#### Collected material
◇ ◇ ◇ ◇
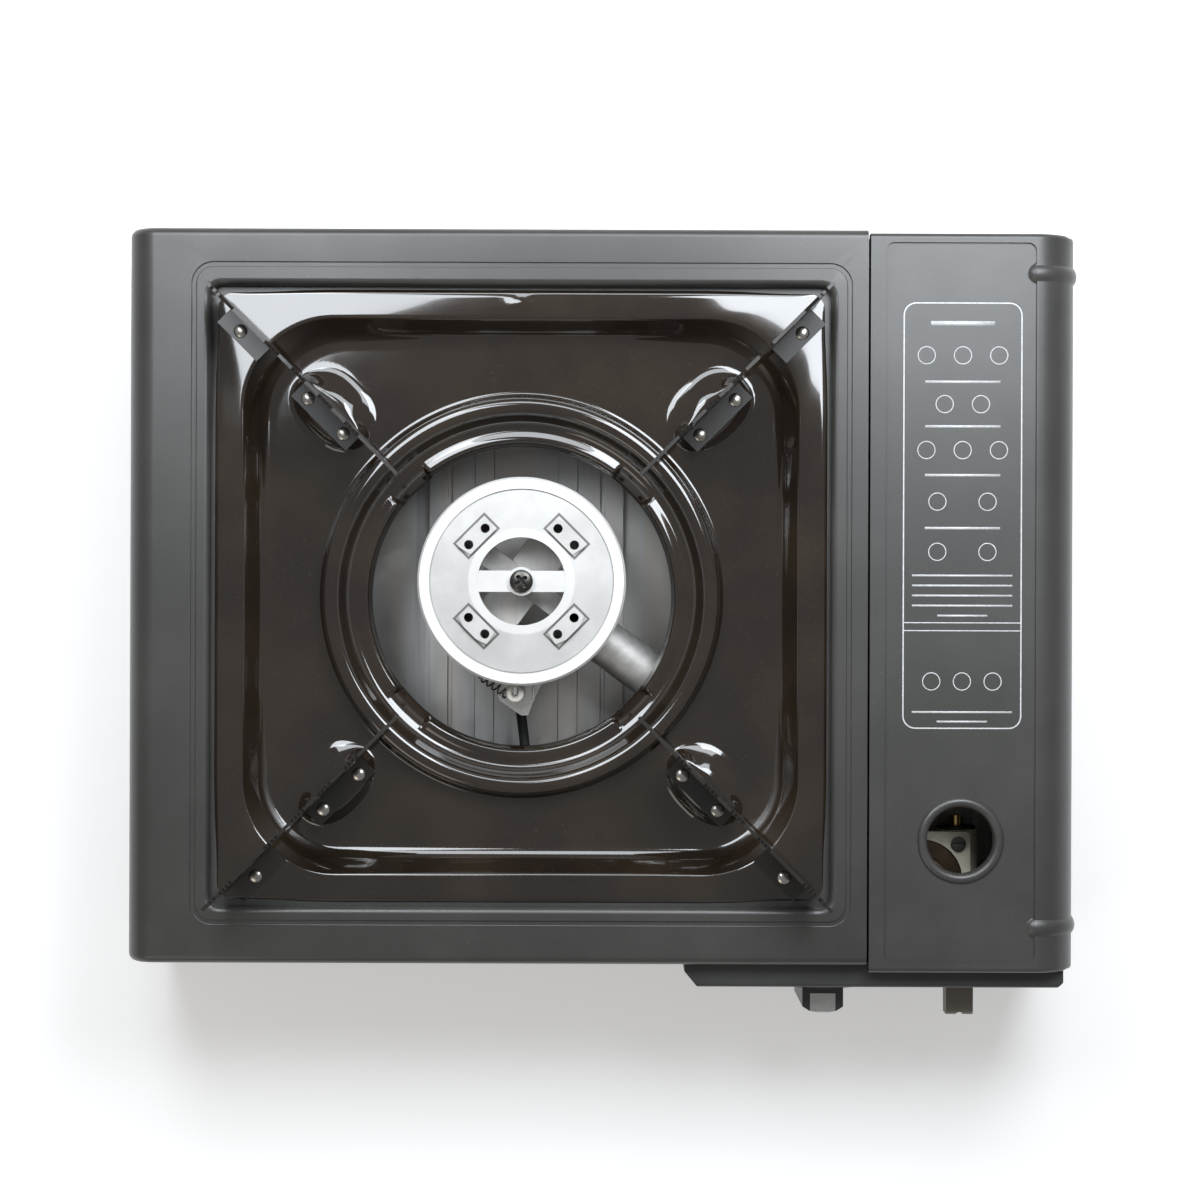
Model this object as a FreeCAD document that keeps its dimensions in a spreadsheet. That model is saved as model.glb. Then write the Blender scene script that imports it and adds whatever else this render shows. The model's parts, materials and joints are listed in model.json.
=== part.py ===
import FreeCAD, Part
import Sketcher
import math
import os
import re

# Butane cassette stove: a pressed steel case with a burner and a loose drip pan
# on the left, and a cartridge bay under a hinged lid on the right.
# +X right, +Y to the rear, +Z up, origin under the middle of the case.

V = FreeCAD.Vector
Turn = FreeCAD.Rotation
DOC = FreeCAD.newDocument("cassette_stove")

# Driving dimensions in millimetres and degrees
SIZES = {
    # Case
    "shell_width": 266.0,
    "bay_width": 77.0,
    "body_depth": 264.0,
    "body_height": 78.0,
    "foot_height": 6.0,
    "foot_radius": 9.0,
    "foot_inset": 18.0,
    "sheet": 0.8,
    "nest_gap": 0.3,
    "seam_gap": 0.8,
    "side_bend": 10.0,
    "wall_bend": 3.0,
    "flange_drop": 10.0,
    "tray_rim": 8.0,
    "bead_left": 23.3,
    "bead_right": 5.7,
    "bead_front": 13.8,
    "bead_rear": 12.2,
    "bead_width": 2.0,
    "bead_height": 0.7,
    "bead_corner": 8.0,
    "vent_width": 4.0,
    "vent_length": 26.0,
    "vent_pitch": 12.0,
    # Opening for the drip pan
    "pan_from_left": 141.5,
    "pan_from_front": 132.0,
    "opening_width": 223.0,
    "opening_corner": 4.0,
    "opening_lip": 2.4,
    "ledge_drop": 6.0,
    "ledge_width": 5.0,
    # Drip pan
    "pan_gap": 1.0,
    "pan_sheet": 0.8,
    "pan_corner": 3.5,
    "pan_band": 11.5,
    "pan_recess_corner": 34.0,
    "pan_slope": 7.2,
    "pan_floor_corner": 27.0,
    "pan_depth": 8.8,
    "collar_foot": 71.0,
    "collar_crest": 65.0,
    "collar_flat": 1.6,
    "collar_height": 8.0,
    "collar_drop": 12.0,
    "hole_radius": 54.5,
    "bump_radius": 96.0,
    "bump_length": 34.0,
    "bump_width": 23.5,
    "bump_height": 5.0,
    # Pot supports
    "support_rise": 24.0,
    "arm_sheet": 1.2,
    "arm_inner": 60.0,
    "arm_outer": 150.5,
    "arm_stop": 5.0,
    "arm_tip_depth": 9.0,
    "arm_web": 15.0,
    "inner_foot_start": 82.0,
    "inner_foot_end": 110.0,
    "outer_foot_start": 127.0,
    "outer_foot_end": 147.0,
    "foot_flange": 7.3,
    "tooth_pitch": 1.7,
    "tooth_depth": 1.0,
    "tooth_group": 13.2,
    "rivet_radius": 1.5,
    "rivet_head": 2.4,
    "rivet_rise": 1.1,
    # Burner
    "gas_height": 36.2,
    "burner_offset": 5.5,
    "cap_radius": 38.0,
    "cap_height": 29.0,
    "cap_rim": 4.3,
    "cap_wall": 3.0,
    "cap_skirt": 5.0,
    "cap_opening": 16.0,
    "cap_lip": 3.0,
    "crossbar_width": 7.7,
    "boss_radius": 5.2,
    "pad_radius": 23.2,
    "pad_length": 14.8,
    "pad_width": 6.9,
    "pad_height": 0.8,
    "pad_hole": 1.7,
    "port_count": 32,
    "port_width": 1.6,
    "bowl_radius": 35.0,
    "bowl_wall": 2.2,
    "tube_angle": 36.5,
    "tube_radius": 8.6,
    "tube_bore": 6.8,
    "injector_reach": 34.66,
    "shutter_wall": 1.0,
    "shutter_length": 13.0,
    "screw_radius": 2.0,
    "screw_head": 4.2,
    "screw_rise": 2.2,
    "bracket_span": 26.0,
    "bracket_width": 16.0,
    # Base shield
    "shield_half": 37.6,
    "shield_length": 142.0,
    "shield_rise": 4.4,
    "groove_at": 29.5,
    "groove_width": 3.2,
    "rib_at": 13.0,
    "rib_width": 6.2,
    "rib_rise": 0.9,
    # Ignition
    "electrode_x": 2.4,
    "electrode_y": 41.0,
    "insulator_radius": 2.35,
    "insulator_length": 18.0,
    "pin_radius": 0.9,
    "cable_radius": 1.9,
    "piezo_length": 24.0,
    "piezo_height": 13.0,
    "piezo_depth": 11.0,
    "piezo_from_knob": 16.8,
    "plunger_radius": 3.5,
    "plunger_reach": 9.6,
    "plunger_tail": 14.0,
    # Gas control
    "knob_from_seam": 13.7,
    "spindle_radius": 4.0,
    "running_gap": 0.04,
    "valve_radius": 9.0,
    "valve_front": 11.0,
    "valve_length": 18.0,
    "cam_hub": 6.0,
    "cam_finger": 5.0,
    "cam_width": 6.0,
    "cam_from_wall": 2.4,
    "panel_sheet": 1.2,
    "panel_left": 65.0,
    "panel_right": 5.0,
    "panel_depth": 9.0,
    "panel_floor": 6.0,
    "panel_height": 64.0,
    "panel_taper_x": 4.7,
    "panel_taper_y": 5.7,
    "knob_reach": 11.5,
    "knob_radius": 21.0,
    "knob_skirt": 2.0,
    "grip_width": 15.0,
    "grip_length": 38.0,
    "insert_width": 9.3,
    "grip_crown": 2.4,
    # Regulator and inlet
    "cartridge_from_side": 39.5,
    "regulator_half": 18.0,
    "regulator_x": 23.5,
    "regulator_y": 27.5,
    "regulator_block": 15.0,
    "flange_above": 8.2,
    "flange_thick": 3.0,
    "diaphragm_thick": 0.8,
    "cover_radius": 15.0,
    "cover_rise": 9.8,
    "cover_flange": 1.6,
    "cover_screw_at": 13.5,
    "cover_step": 1.0,
    "spring_room": 8.0,
    "spring_wire": 1.2,
    "inlet_face": 47.0,
    "inlet_radius": 7.2,
    "seal_thick": 1.2,
    "nozzle_radius": 2.5,
    "nozzle_reach": 4.0,
    # Lever and carriage
    "lever_width": 10.0,
    "lever_reach": 13.0,
    "lever_top": 12.0,
    "lever_pivot_y": 17.0,
    "lever_pivot_z": 3.0,
    "lever_sheet": 2.0,
    "lever_arm": 12.0,
    "pivot_radius": 2.0,
    "drive_radius": 1.5,
    "cheek_x": 14.5,
    "carriage_sheet": 1.2,
    "carriage_face": 54.0,
    "carriage_half": 16.5,
    "collar_opening": 12.0,
    "carriage_foot": 24.0,
    "slot_gap": 0.3,
    "guide_length": 27.0,
    # Lid and bay
    "bay_side_height": 48.5,
    "bay_end_height": 76.0,
    "lid_side_height": 28.0,
    "lid_end_height": 6.0,
    "lid_front_over": 2.5,
    "lid_rear_under": 1.2,
    "bay_rear_under": 2.5,
    "lid_bend": 15.0,
    "lid_edge": 1.8,
    "lid_rib_proud": 1.2,
    "lid_rib_radius": 4.6,
    "lid_rib_rear": 15.5,
    "lid_rib_front": 13.7,
    "recess_left": 5.4,
    "recess_end": 3.4,
    "recess_depth": 1.0,
    "recess_corner": 3.0,
    "window_x": 33.6,
    "window_y": 45.0,
    "window_radius": 12.0,
    "window_ring": 15.6,
    "hinge_inset": 4.5,
    "hinge_height": 24.0,
    "hinge_radius": 1.5,
    "hinge_eye": 3.2,
    "hinge_width": 6.0,
    "cartridge_radius": 34.0,
    "cartridge_length": 186.0,
}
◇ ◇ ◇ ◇
#### Written request
Every line holding "FreeCAD" should be copied out.

#### Reply
Model this object as a FreeCAD document that keeps its dimensions in a spreadsheet. That model is saved as model.glb. Then write the Blender scene script that imports it and adds whatever else this render shows. The model's parts, materials and joints are listed in model.json.
import FreeCAD, Part
V = FreeCAD.Vector
Turn = FreeCAD.Rotation
DOC = FreeCAD.newDocument("cassette_stove")